**WRITTEN REQUEST**: Take the material and output all of it exactly.

· · · · · · ·

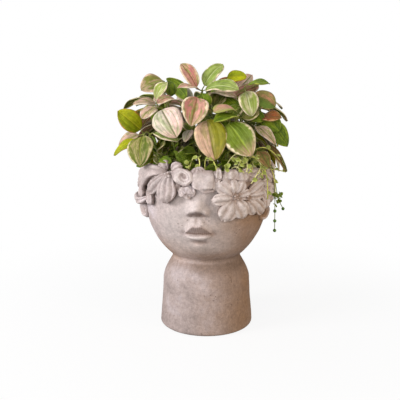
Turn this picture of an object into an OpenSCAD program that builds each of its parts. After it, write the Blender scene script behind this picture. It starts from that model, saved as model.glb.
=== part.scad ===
// Planter cast as a head on a hollow neck, with a flower garland round the rim,
// a drained bowl and a potted bush of striped leaves that lifts out.
// The face looks along -Y, the foot stands on z = 0, all sizes are in millimetres.

/* [Casting] */
// Height of the casting from the foot to the rim
pot_h = 220; // [190:1:250]
// Height of the throat, where the head sits on the neck
throat_h = 95; // [85:1:105]
// Outer radius of the flat foot
foot_r = 65; // [60:0.5:72]
// Outer radius of the neck at its shoulder
shoulder_r = 60.5; // [55:0.5:62]
// Height of the shoulder above the foot
shoulder_h = 60; // [50:1:70]
// Outer radius of the throat
throat_r = 47.5; // [45:0.5:51]
// Largest outer radius of the head
head_r = 85; // [80:0.5:95]
// Drop from the rim to the widest part of the head
brow_drop = 35; // [28:1:45]
// How much the head closes in from its widest part to the rim
rim_taper = 2; // [0:0.5:4]
// Wall thickness of the head
head_wall = 10; // [8:0.5:13]
// Wall thickness of the neck
neck_wall = 9; // [7:0.5:12]
// Height of the bowl's floor above the throat
floor_lift = 17; // [15:1:25]
// Thickness of the floor between the bowl and the hollow neck
floor_t = 13; // [10:0.5:16]
// Radius of the drain hole in the floor
drain_r = 6; // [4:0.5:9]
// Rounding of the foot and of the rim
edge_r = 4; // [2:0.5:4]

/* [Face] */
// Drop from the rim to the line between the lips
mouth_drop = 79; // [74:0.5:84]
// Width of the mouth from corner to corner
mouth_w = 36; // [30:1:42]
// Radius of the upper lip at its middle
upper_lip_r = 6; // [5:0.1:7]
// Radius of the lower lip at its middle
lower_lip_r = 4.4; // [3.5:0.1:5.5]
// Drop from the rim to the nostrils
nose_drop = 52; // [48:0.5:55]
// Width of the nose across the nostrils
nose_w = 24; // [20:0.5:28]
// Height of the nose from the nostrils to the brow
nose_h = 26; // [22:0.5:28]
// How far the nose stands off the face
nose_out = 10; // [7:0.5:13]
// Turn of each ear from the middle of the face, in degrees
ear_turn = 66; // [60:1:75]
// Drop from the rim to the middle of the ears
ear_drop = 55; // [50:1:60]
// Height of an ear
ear_h = 20; // [16:1:22]

/* [Garland] */
// Clearance under every piece that is bedded on the head
bed_gap = 0.4; // [0.3:0.05:0.6]
// Thickness of the petals at their edges
petal_edge = 3; // [2:0.25:4]
// Height of the petals where they swell most
petal_swell = 8; // [6:0.25:10]

/* [Planting] */
// Drop from the rim to the soil
headspace = 14; // [10:0.5:20]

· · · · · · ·

**RESULT OF THIS TASK**:
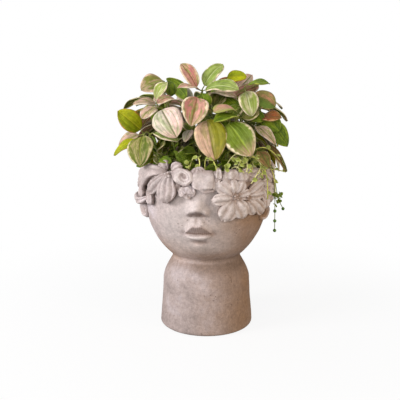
Turn this picture of an object into an OpenSCAD program that builds each of its parts. After it, write the Blender scene script behind this picture. It starts from that model, saved as model.glb.
=== part.scad ===
// Planter cast as a head on a hollow neck, with a flower garland round the rim,
// a drained bowl and a potted bush of striped leaves that lifts out.
// The face looks along -Y, the foot stands on z = 0, all sizes are in millimetres.

/* [Casting] */
// Height of the casting from the foot to the rim
pot_h = 220; // [190:1:250]
// Height of the throat, where the head sits on the neck
throat_h = 95; // [85:1:105]
// Outer radius of the flat foot
foot_r = 65; // [60:0.5:72]
// Outer radius of the neck at its shoulder
shoulder_r = 60.5; // [55:0.5:62]
// Height of the shoulder above the foot
shoulder_h = 60; // [50:1:70]
// Outer radius of the throat
throat_r = 47.5; // [45:0.5:51]
// Largest outer radius of the head
head_r = 85; // [80:0.5:95]
// Drop from the rim to the widest part of the head
brow_drop = 35; // [28:1:45]
// How much the head closes in from its widest part to the rim
rim_taper = 2; // [0:0.5:4]
// Wall thickness of the head
head_wall = 10; // [8:0.5:13]
// Wall thickness of the neck
neck_wall = 9; // [7:0.5:12]
// Height of the bowl's floor above the throat
floor_lift = 17; // [15:1:25]
// Thickness of the floor between the bowl and the hollow neck
floor_t = 13; // [10:0.5:16]
// Radius of the drain hole in the floor
drain_r = 6; // [4:0.5:9]
// Rounding of the foot and of the rim
edge_r = 4; // [2:0.5:4]

/* [Face] */
// Drop from the rim to the line between the lips
mouth_drop = 79; // [74:0.5:84]
// Width of the mouth from corner to corner
mouth_w = 36; // [30:1:42]
// Radius of the upper lip at its middle
upper_lip_r = 6; // [5:0.1:7]
// Radius of the lower lip at its middle
lower_lip_r = 4.4; // [3.5:0.1:5.5]
// Drop from the rim to the nostrils
nose_drop = 52; // [48:0.5:55]
// Width of the nose across the nostrils
nose_w = 24; // [20:0.5:28]
// Height of the nose from the nostrils to the brow
nose_h = 26; // [22:0.5:28]
// How far the nose stands off the face
nose_out = 10; // [7:0.5:13]
// Turn of each ear from the middle of the face, in degrees
ear_turn = 66; // [60:1:75]
// Drop from the rim to the middle of the ears
ear_drop = 55; // [50:1:60]
// Height of an ear
ear_h = 20; // [16:1:22]

/* [Garland] */
// Clearance under every piece that is bedded on the head
bed_gap = 0.4; // [0.3:0.05:0.6]
// Thickness of the petals at their edges
petal_edge = 3; // [2:0.25:4]
// Height of the petals where they swell most
petal_swell = 8; // [6:0.25:10]

/* [Planting] */
// Drop from the rim to the soil
headspace = 14; // [10:0.5:20]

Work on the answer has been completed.